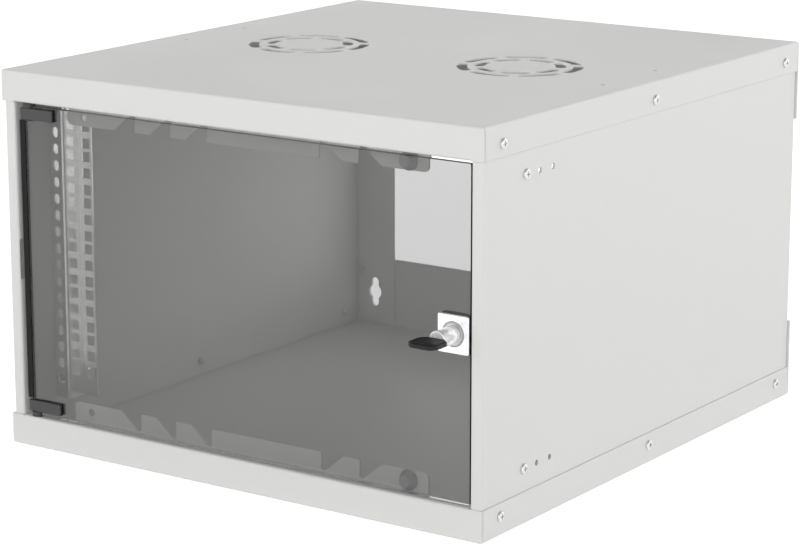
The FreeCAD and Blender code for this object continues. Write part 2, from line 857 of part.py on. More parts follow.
def key_blade():
    collar = bar_y(key_collar_radius, lock_x, lock_z, collar_back, key_face)
    rims = edges_on(collar, lambda e: len(e.Vertexes) == 1)
    collar = collar.makeFillet(key_collar_rounding, rims)
    half, tip = blade_width / 2, blade_tip_width / 2
    end = plate_front + blade_depth
    root = key_face - key_collar_rounding - 1
    corners = [
        (lock_x - half, root), (lock_x + half, root),
        (lock_x + half, end - blade_tip_length), (lock_x + tip, end),
        (lock_x - tip, end), (lock_x - half, end - blade_tip_length),
    ]
    up = blade_thickness / 2
    blade = prism("z", lock_z - up, lock_z + up, corners, 0)
    return fuse([collar, blade, tail_box()])


def key_bow():
    far = collar_back - bow_length
    near = collar_back - bow_shoulder
    half = bow_width / 2
    corners = [
        (lock_x - half + bow_shoulder, collar_back), (lock_x + half - bow_shoulder, collar_back),
        (lock_x + half, near), (lock_x + half, far),
        (lock_x - half, far), (lock_x - half, near),
    ]
    shoulder = bow_shoulder_rounding
    radii = [shoulder / 2, shoulder / 2, shoulder, bow_corner, bow_corner, shoulder]
    low, high = lock_z - bow_thickness / 2, lock_z + bow_thickness / 2
    bow = prism("z", low, high, corners, radii)
    bow = bow.makeFillet(bow_edge, level_edges(bow, low) + level_edges(bow, high))
    return bow.cut(tail_box())


# Build
def build():
    pan = folded_pan()
    panel = side_panel()
    rail = rack_rail()
    low_screws, low_nuts = tray_fasteners()
    rail_screws, rail_nuts = rail_fasteners()
    rear_screws, rear_nuts = rear_fasteners()
    buffer = door_buffer()
    bush = hinge_bush()
    clamp = hinge_clamp()
    pad = hinge_liner()
    pin = hinge_pin()
    return {
        "base_tray": [pan],
        "top_cover": [top_cover(pan)],
        "side_panel_right": [panel],
        "side_panel_left": [mirror_x(panel)],
        "rack_rail_right": [rail],
        "rack_rail_left": [mirror_x(rail)],
        "base_tray_screws": low_screws,
        "base_tray_nuts": low_nuts,
        "top_cover_screws": [mirror_z(shape) for shape in low_screws],
        "top_cover_nuts": [mirror_z(shape) for shape in low_nuts],
        "rail_screws": rail_screws,
        "rail_nuts": rail_nuts,
        "rear_joint_screws": rear_screws,
        "rear_joint_nuts": rear_nuts,
        "door_buffer_lower": [buffer],
        "door_buffer_upper": [mirror_z(buffer)],
        "hinge_bush_lower": [bush],
        "hinge_bush_upper": [mirror_z(bush)],
        "door_glass": [door_glass()],
        "hinge_clamp_lower": [clamp],
        "hinge_clamp_upper": [mirror_z(clamp)],
        "hinge_liner_lower": [pad],
        "hinge_liner_upper": [mirror_z(pad)],
        "hinge_pin_lower": [pin],
        "hinge_pin_upper": [mirror_z(pin)],
        "hinge_clamp_screws": clamp_screws(),
        "door_edge_seal": [edge_seal()],
        "lock_plate": [lock_plate()],
        "lock_gasket_front": [lock_gasket_at(plate_back)],
        "lock_gasket_back": [lock_gasket_at(glass_back)],
        "lock_housing": [lock_housing()],
        "lock_fixing_screws": lock_screws(),
        "lock_cylinder": [lock_cylinder()],
        "lock_cam": [lock_cam()],
        "lock_cam_screw": [cam_screw()],
        "key_blade": [key_blade()],
        "key_bow": [key_bow()],
    }


os.makedirs("parts", exist_ok=True)
for name, shapes in build().items():
    solids = [solid for shape in shapes for solid in shape.Solids]
    shape = solids[0] if len(solids) == 1 else Part.Compound(solids)
    if not shape.isValid():
        print("not valid:", name)
    shape.exportStep("parts/" + name + ".step")
    print(name, len(solids), round(shape.Volume / 1000, 2), "cm3")
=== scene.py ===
import math

import bmesh
import bpy
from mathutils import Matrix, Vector


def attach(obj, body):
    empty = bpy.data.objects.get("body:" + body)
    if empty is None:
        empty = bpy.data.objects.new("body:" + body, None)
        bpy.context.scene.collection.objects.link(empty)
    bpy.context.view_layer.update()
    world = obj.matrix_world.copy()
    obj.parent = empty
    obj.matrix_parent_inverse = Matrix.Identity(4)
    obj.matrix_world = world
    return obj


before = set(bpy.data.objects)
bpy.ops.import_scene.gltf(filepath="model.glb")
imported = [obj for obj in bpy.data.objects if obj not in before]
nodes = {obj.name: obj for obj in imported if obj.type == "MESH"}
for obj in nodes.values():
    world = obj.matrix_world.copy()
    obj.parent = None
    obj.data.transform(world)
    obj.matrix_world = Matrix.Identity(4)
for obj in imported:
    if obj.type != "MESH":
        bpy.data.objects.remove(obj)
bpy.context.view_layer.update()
bpy.ops.object.select_all(action="DESELECT")
print("frame loaded:", len(nodes), "nodes")

mm = 0.001  # lengths of pieces and finishes are in millimetres, those of the studio in metres
whole = (0.0, 1.0)
noiseSpread = (0.3, 0.7)  # a noise pattern seldom leaves this range
lockX, lockZ = 231.4, 177.5  # the lock turns about a line along Y


# helpers for building node trees
def addNode(tree, kind, place, settings=None, values=None):
    node = tree.nodes.new(kind)
    node.location = place
    for key, value in (settings or {}).items():
        setattr(node, key, value)
    for key, value in (values or {}).items():
        node.inputs[key].default_value = value
    return node


def join(tree, fromSocket, toSocket):
    tree.links.new(fromSocket, toSocket)


def rgb(red, green, blue):
    return (red, green, blue, 1.0)


# terms are numbers or sockets
def addMath(tree, place, operation, *terms):
    node = addNode(tree, "ShaderNodeMath", place, settings={"operation": operation})
    for socket, term in zip(node.inputs, terms):
        if isinstance(term, float):
            socket.default_value = term
        else:
            join(tree, term, socket)
    return node.outputs["Value"]


def mapValue(tree, place, fromSocket, source, target):
    values = {"From Min": source[0], "From Max": source[1], "To Min": target[0], "To Max": target[1]}
    node = addNode(tree, "ShaderNodeMapRange", place, values=values)
    join(tree, fromSocket, node.inputs["Value"])
    return node.outputs["Result"]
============
Instruction: From the listing, copy every line where the string "name" appears.

Exercise output:
for name, shapes in build().items():
        print("not valid:", name)
    shape.exportStep("parts/" + name + ".step")
    print(name, len(solids), round(shape.Volume / 1000, 2), "cm3")
nodes = {obj.name: obj for obj in imported if obj.type == "MESH"}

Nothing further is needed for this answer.